***** Supplied information *****

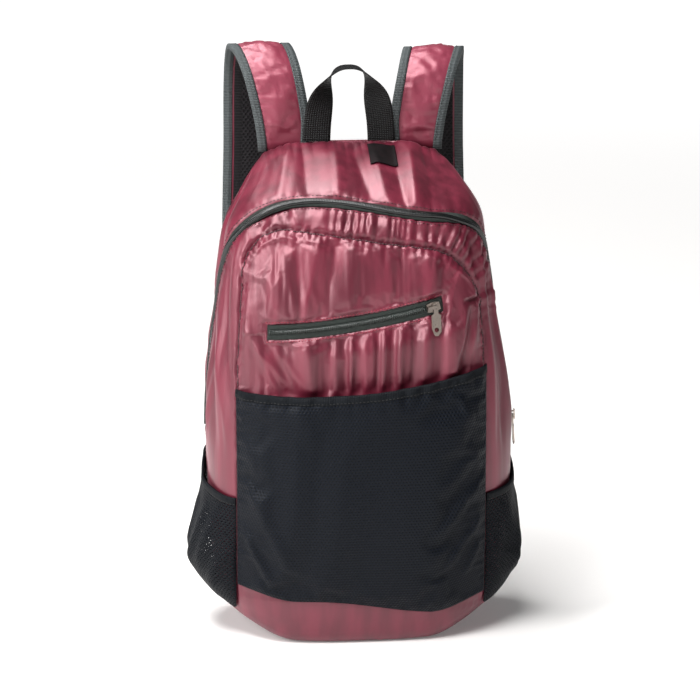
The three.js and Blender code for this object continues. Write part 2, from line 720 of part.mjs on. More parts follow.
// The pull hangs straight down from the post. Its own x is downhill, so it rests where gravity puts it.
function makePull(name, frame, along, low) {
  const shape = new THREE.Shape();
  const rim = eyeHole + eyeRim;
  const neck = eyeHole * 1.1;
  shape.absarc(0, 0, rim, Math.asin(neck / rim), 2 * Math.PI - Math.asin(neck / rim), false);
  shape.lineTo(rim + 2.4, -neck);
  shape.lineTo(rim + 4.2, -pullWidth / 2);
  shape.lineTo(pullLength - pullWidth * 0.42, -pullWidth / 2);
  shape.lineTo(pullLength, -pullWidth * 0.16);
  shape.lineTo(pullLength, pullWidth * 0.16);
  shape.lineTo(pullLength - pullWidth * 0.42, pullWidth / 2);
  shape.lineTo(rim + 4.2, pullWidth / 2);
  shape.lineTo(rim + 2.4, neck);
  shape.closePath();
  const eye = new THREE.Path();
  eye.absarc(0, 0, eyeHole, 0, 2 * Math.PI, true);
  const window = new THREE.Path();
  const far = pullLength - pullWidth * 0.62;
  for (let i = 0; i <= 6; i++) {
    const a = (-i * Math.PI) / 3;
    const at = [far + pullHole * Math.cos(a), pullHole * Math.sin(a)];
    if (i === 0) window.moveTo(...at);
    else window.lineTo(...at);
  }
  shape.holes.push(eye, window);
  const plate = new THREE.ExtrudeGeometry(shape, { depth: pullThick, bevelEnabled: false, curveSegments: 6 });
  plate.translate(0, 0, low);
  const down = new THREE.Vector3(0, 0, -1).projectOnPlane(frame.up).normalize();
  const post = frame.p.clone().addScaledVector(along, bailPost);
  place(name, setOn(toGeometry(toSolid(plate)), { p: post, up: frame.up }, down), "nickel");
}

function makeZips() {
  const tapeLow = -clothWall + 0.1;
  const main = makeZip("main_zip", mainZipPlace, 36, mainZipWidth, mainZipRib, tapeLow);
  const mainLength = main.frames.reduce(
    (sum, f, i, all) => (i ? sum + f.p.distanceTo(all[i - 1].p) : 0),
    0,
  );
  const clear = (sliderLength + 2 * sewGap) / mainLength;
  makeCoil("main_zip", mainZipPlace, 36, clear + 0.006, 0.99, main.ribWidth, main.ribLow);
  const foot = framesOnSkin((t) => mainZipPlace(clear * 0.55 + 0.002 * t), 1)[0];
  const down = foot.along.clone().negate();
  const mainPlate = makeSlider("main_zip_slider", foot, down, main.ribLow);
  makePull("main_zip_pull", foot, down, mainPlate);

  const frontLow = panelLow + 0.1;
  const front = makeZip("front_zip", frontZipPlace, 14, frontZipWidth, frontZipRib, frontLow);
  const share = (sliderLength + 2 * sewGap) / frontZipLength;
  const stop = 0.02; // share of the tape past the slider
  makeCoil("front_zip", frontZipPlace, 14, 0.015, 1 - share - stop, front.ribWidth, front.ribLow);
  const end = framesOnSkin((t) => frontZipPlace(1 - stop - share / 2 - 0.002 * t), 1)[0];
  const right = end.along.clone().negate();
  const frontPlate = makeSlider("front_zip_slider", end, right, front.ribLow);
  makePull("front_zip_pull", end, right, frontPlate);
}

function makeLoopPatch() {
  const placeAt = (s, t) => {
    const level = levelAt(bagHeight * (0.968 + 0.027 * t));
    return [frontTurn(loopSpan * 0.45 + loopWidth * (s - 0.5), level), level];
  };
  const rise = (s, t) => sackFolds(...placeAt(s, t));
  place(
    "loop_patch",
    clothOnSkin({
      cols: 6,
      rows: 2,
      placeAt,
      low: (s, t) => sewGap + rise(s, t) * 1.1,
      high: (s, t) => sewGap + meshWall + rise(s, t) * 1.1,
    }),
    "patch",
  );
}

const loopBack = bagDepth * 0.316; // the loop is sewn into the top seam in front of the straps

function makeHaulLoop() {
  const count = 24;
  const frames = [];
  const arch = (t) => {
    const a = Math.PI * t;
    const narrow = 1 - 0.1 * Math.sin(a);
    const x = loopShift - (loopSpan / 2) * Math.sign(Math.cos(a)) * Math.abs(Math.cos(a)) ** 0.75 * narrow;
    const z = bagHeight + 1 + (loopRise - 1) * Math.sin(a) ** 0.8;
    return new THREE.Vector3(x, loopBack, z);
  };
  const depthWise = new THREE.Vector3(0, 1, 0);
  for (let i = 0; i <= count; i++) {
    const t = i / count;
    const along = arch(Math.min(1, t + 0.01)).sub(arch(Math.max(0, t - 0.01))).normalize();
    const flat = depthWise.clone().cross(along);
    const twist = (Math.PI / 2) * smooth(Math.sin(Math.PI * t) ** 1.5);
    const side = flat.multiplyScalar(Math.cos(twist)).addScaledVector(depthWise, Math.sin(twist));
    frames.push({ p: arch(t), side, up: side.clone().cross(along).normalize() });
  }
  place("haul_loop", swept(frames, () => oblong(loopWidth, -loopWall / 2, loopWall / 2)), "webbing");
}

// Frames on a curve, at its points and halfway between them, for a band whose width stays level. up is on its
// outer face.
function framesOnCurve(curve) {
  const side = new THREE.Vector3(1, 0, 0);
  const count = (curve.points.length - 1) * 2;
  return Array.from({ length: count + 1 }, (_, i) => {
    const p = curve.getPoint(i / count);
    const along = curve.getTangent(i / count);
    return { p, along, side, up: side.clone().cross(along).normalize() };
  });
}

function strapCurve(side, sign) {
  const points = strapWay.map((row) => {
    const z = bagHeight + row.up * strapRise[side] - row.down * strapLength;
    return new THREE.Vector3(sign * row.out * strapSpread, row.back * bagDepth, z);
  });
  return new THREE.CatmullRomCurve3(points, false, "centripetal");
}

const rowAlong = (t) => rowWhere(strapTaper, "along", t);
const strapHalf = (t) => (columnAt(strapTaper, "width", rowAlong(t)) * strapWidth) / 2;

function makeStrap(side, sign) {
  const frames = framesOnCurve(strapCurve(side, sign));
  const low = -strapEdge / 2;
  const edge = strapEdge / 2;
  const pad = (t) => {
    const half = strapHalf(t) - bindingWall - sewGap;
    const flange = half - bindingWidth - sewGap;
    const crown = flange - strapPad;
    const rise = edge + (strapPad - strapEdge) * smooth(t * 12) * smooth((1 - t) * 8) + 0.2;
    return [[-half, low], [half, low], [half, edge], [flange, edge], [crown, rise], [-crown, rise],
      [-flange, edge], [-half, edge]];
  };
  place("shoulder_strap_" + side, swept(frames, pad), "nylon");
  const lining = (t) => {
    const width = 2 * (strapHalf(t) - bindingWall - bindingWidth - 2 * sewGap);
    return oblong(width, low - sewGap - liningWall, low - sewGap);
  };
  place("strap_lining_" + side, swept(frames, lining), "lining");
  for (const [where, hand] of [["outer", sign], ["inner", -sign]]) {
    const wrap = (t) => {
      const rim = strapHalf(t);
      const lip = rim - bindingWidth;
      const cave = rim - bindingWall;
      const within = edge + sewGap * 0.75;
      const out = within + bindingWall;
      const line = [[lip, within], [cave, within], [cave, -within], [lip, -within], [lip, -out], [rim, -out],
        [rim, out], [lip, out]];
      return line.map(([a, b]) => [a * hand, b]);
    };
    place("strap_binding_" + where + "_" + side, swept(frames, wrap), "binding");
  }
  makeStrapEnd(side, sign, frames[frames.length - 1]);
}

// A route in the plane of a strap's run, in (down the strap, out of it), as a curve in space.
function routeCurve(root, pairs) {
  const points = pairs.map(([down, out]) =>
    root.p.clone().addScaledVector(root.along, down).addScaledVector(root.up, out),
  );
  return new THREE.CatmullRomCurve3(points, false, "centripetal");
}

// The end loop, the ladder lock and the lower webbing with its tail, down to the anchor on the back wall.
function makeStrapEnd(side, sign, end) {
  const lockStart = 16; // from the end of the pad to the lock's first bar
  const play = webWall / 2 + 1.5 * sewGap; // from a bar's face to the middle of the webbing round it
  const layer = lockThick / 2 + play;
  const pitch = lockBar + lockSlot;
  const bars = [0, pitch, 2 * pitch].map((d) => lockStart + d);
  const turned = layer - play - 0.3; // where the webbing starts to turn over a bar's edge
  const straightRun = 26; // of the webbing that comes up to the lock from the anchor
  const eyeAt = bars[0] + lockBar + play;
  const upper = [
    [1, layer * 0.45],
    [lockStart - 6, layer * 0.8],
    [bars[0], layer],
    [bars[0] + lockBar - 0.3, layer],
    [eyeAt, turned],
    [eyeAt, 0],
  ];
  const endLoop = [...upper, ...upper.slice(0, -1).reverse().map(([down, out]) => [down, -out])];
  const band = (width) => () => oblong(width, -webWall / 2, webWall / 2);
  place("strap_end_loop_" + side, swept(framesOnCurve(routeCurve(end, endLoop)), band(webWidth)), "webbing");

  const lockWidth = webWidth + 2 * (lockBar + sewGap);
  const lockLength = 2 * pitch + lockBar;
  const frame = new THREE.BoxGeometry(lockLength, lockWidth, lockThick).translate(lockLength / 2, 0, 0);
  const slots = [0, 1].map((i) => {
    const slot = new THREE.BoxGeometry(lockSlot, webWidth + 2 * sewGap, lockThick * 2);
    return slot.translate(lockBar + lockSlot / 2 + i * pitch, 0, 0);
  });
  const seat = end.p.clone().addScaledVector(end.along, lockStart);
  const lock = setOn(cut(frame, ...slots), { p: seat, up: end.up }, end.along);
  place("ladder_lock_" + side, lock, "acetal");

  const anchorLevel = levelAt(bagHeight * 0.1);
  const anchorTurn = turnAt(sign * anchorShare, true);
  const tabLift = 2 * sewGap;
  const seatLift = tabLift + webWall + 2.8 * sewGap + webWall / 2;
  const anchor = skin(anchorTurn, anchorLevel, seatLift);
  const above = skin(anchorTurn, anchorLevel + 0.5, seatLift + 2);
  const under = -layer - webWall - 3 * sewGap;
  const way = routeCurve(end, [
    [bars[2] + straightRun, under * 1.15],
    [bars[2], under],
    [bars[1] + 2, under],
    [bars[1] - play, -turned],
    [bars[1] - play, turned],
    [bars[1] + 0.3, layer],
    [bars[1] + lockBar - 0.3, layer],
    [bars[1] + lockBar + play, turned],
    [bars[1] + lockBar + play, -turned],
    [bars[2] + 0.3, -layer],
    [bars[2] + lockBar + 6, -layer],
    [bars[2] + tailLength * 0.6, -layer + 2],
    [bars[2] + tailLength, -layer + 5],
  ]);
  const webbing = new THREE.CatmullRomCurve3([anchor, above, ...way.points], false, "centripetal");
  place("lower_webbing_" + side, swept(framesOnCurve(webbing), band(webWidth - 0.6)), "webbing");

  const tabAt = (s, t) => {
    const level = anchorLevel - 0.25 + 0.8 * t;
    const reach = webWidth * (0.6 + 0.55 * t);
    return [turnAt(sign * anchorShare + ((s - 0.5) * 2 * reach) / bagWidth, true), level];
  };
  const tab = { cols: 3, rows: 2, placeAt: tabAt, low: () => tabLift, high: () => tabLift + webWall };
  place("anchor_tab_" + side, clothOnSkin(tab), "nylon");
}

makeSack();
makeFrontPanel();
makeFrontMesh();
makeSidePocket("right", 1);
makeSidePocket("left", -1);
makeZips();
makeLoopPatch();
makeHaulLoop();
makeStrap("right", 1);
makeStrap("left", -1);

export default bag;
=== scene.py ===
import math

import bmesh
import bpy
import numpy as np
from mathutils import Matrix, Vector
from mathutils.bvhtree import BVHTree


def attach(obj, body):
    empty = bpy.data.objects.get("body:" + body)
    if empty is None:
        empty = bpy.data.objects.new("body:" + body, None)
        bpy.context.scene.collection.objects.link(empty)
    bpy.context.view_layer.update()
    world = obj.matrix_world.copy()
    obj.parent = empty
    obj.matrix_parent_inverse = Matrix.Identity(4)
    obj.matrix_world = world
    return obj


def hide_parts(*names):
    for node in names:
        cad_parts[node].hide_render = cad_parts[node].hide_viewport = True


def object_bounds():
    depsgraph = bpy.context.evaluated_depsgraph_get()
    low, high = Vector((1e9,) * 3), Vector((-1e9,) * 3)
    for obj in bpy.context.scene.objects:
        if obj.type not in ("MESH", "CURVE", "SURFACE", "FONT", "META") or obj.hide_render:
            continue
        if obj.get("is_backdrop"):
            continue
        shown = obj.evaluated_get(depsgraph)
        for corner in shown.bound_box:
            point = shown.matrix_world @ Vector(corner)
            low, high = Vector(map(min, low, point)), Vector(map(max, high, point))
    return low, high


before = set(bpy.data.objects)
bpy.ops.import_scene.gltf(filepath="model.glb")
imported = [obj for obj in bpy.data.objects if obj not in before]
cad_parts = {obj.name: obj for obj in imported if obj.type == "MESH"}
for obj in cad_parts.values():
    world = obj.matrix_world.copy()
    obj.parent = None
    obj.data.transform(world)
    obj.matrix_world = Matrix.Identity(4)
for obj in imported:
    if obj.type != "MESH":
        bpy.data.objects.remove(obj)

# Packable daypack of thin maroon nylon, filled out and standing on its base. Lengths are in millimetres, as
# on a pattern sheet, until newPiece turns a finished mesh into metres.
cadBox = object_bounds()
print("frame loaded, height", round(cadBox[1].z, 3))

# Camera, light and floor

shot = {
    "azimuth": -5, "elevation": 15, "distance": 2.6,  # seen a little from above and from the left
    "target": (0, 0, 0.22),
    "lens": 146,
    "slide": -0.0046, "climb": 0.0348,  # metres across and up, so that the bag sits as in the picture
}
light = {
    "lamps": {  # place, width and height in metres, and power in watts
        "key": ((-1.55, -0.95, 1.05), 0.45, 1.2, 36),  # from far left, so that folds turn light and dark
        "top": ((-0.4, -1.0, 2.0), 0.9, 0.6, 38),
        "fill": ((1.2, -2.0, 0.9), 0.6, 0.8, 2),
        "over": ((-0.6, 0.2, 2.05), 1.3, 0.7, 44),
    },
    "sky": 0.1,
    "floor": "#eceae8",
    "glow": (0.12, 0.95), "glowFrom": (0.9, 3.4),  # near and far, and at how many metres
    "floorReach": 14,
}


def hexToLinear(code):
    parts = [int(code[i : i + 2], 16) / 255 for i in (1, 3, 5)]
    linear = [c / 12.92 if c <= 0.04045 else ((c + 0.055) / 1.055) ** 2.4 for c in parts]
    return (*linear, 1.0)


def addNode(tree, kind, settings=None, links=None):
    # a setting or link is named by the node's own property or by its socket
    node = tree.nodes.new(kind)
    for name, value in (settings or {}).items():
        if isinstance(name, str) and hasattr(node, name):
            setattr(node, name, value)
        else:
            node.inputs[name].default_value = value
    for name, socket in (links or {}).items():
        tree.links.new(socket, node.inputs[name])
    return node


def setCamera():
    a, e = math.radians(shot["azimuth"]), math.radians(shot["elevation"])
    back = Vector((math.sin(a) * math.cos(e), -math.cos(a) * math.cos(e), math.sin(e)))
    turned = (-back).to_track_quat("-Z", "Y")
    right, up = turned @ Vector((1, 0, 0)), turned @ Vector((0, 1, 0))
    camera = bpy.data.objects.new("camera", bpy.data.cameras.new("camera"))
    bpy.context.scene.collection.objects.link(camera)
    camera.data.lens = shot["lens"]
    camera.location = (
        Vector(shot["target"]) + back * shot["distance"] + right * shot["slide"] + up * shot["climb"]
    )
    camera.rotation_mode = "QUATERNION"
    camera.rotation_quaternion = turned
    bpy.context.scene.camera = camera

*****

### Short exercise
As listed above, the lines from the line with "for node in" to the line with "# Camera, light and floor" are to be echoed exactly, with both ends included and nothing added.

### Response
    for node in names:
        cad_parts[node].hide_render = cad_parts[node].hide_viewport = True


def object_bounds():
    depsgraph = bpy.context.evaluated_depsgraph_get()
    low, high = Vector((1e9,) * 3), Vector((-1e9,) * 3)
    for obj in bpy.context.scene.objects:
        if obj.type not in ("MESH", "CURVE", "SURFACE", "FONT", "META") or obj.hide_render:
            continue
        if obj.get("is_backdrop"):
            continue
        shown = obj.evaluated_get(depsgraph)
        for corner in shown.bound_box:
            point = shown.matrix_world @ Vector(corner)
            low, high = Vector(map(min, low, point)), Vector(map(max, high, point))
    return low, high


before = set(bpy.data.objects)
bpy.ops.import_scene.gltf(filepath="model.glb")
imported = [obj for obj in bpy.data.objects if obj not in before]
cad_parts = {obj.name: obj for obj in imported if obj.type == "MESH"}
for obj in cad_parts.values():
    world = obj.matrix_world.copy()
    obj.parent = None
    obj.data.transform(world)
    obj.matrix_world = Matrix.Identity(4)
for obj in imported:
    if obj.type != "MESH":
        bpy.data.objects.remove(obj)

# Packable daypack of thin maroon nylon, filled out and standing on its base. Lengths are in millimetres, as
# on a pattern sheet, until newPiece turns a finished mesh into metres.
cadBox = object_bounds()
print("frame loaded, height", round(cadBox[1].z, 3))

# Camera, light and floor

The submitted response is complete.